***** Data rows

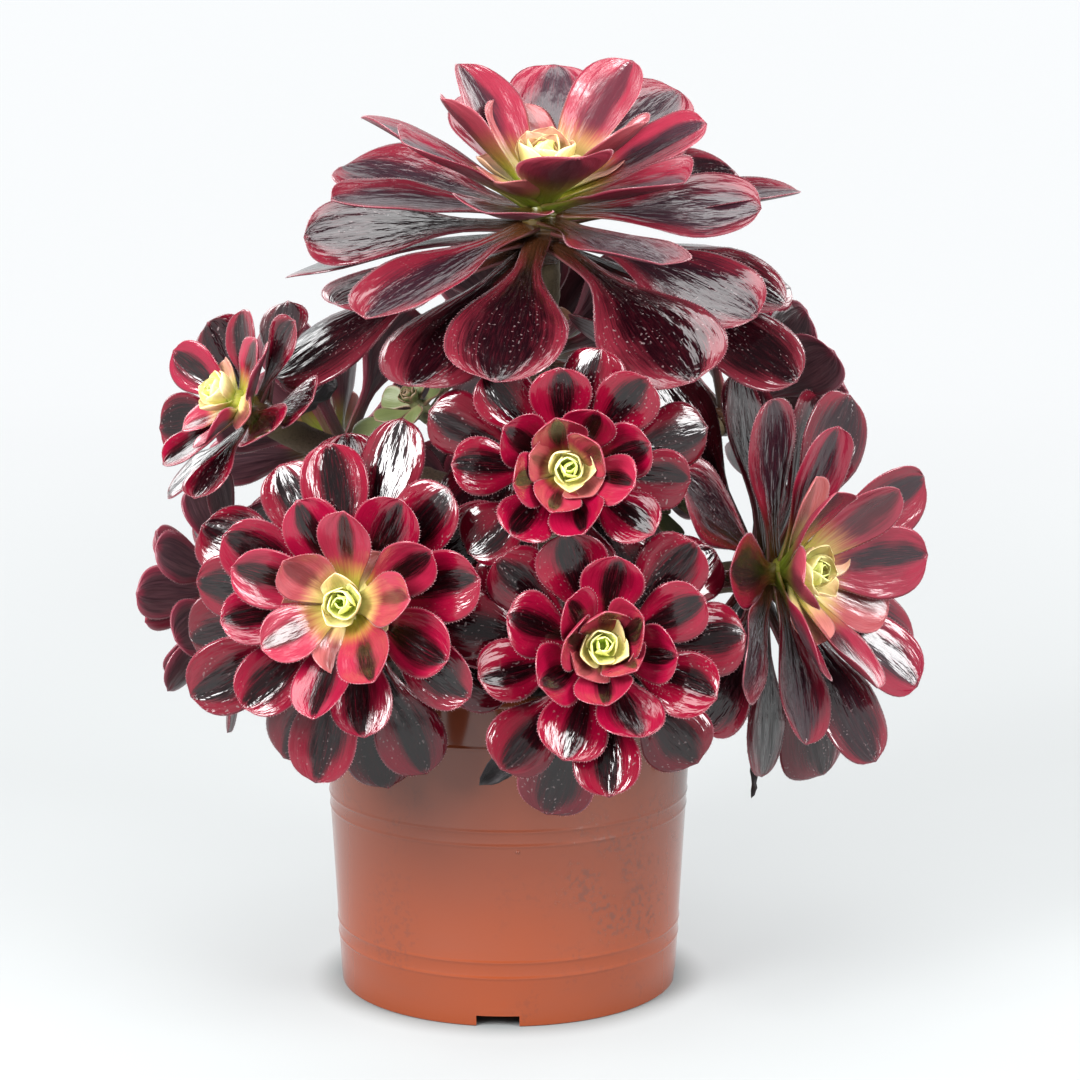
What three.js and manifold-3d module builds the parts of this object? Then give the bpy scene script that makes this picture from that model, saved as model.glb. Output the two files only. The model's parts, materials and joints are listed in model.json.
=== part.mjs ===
// A potted aeonium: a many-headed succulent shrub in a plastic nursery pot.
// A short woody stem stands in potting soil and branches to eleven leaf rosettes. The largest rosette crowns
// the plant and leans towards the viewer (-Y); the others sit round the sides with their faces turned outwards.
// Each rosette is one solid: its leaves are sunk into its own short core, which sits on the end of a branch.
//
// Millimetres, +Z up. The origin is the centre of the pot's base, on the ground.

import * as THREE from "three";
import { mergeVertices } from "three/addons/utils/BufferGeometryUtils.js";
import Module from "manifold-3d";

const wasm = await Module();
wasm.setup();

// ---------------------------------------------------------------- driving dimensions

const GAP = 0.3; // clearance between neighbouring pieces
const GOLDEN = THREE.MathUtils.degToRad(137.508); // turn from one leaf to the next

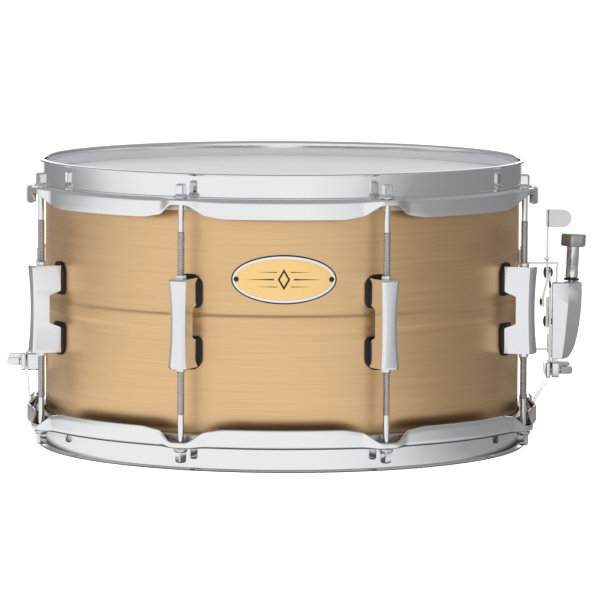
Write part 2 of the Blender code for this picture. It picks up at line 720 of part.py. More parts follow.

**********

■ Problem to solve: Return exactly the lines that run from the top of the listing above to the line containing "wasm.setup();", please, keeping both end lines and leaving out everything else.

■ Answer to this problem:
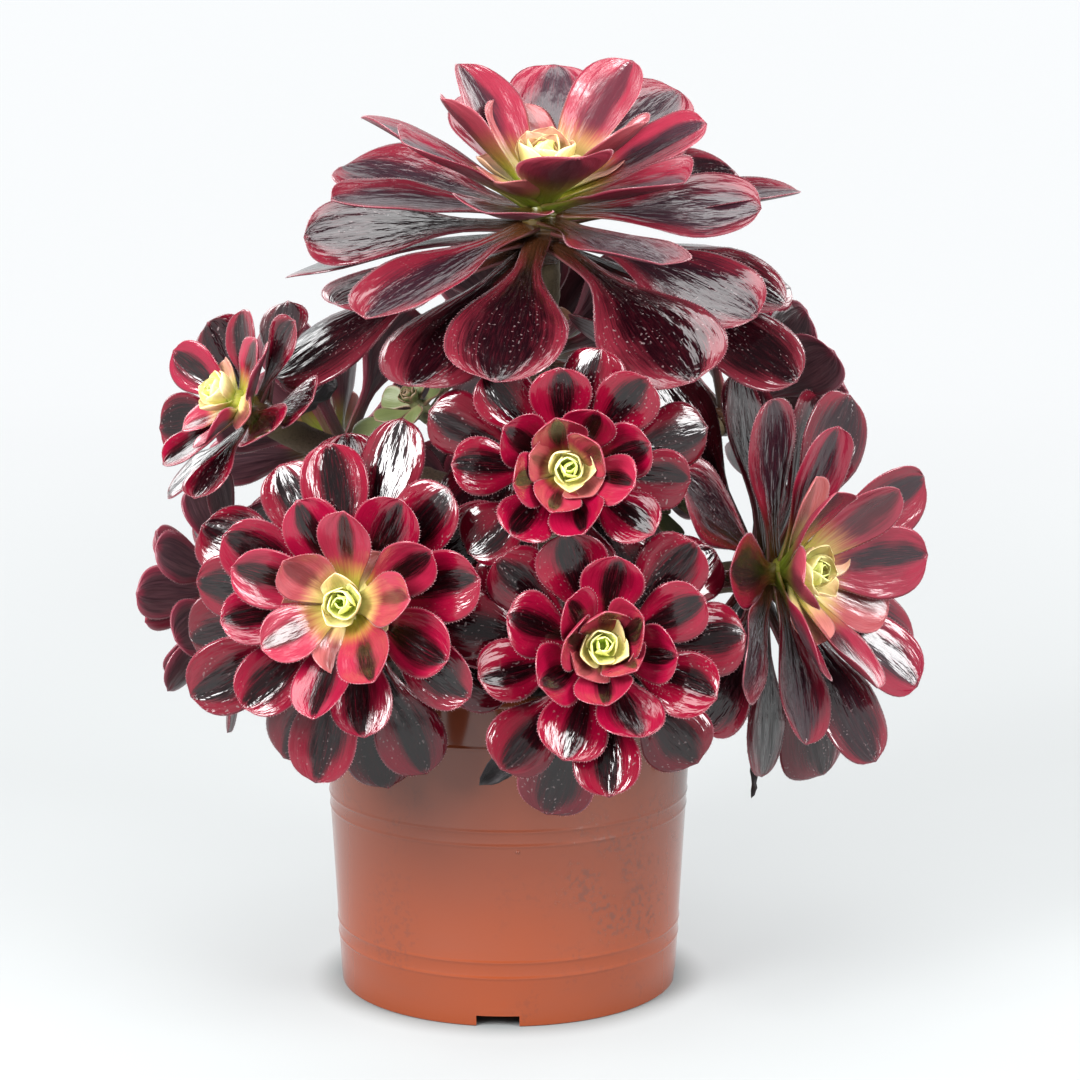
What three.js and manifold-3d module builds the parts of this object? Then give the bpy scene script that makes this picture from that model, saved as model.glb. Output the two files only. The model's parts, materials and joints are listed in model.json.
=== part.mjs ===
// A potted aeonium: a many-headed succulent shrub in a plastic nursery pot.
// A short woody stem stands in potting soil and branches to eleven leaf rosettes. The largest rosette crowns
// the plant and leans towards the viewer (-Y); the others sit round the sides with their faces turned outwards.
// Each rosette is one solid: its leaves are sunk into its own short core, which sits on the end of a branch.
//
// Millimetres, +Z up. The origin is the centre of the pot's base, on the ground.

import * as THREE from "three";
import { mergeVertices } from "three/addons/utils/BufferGeometryUtils.js";
import Module from "manifold-3d";

const wasm = await Module();
wasm.setup();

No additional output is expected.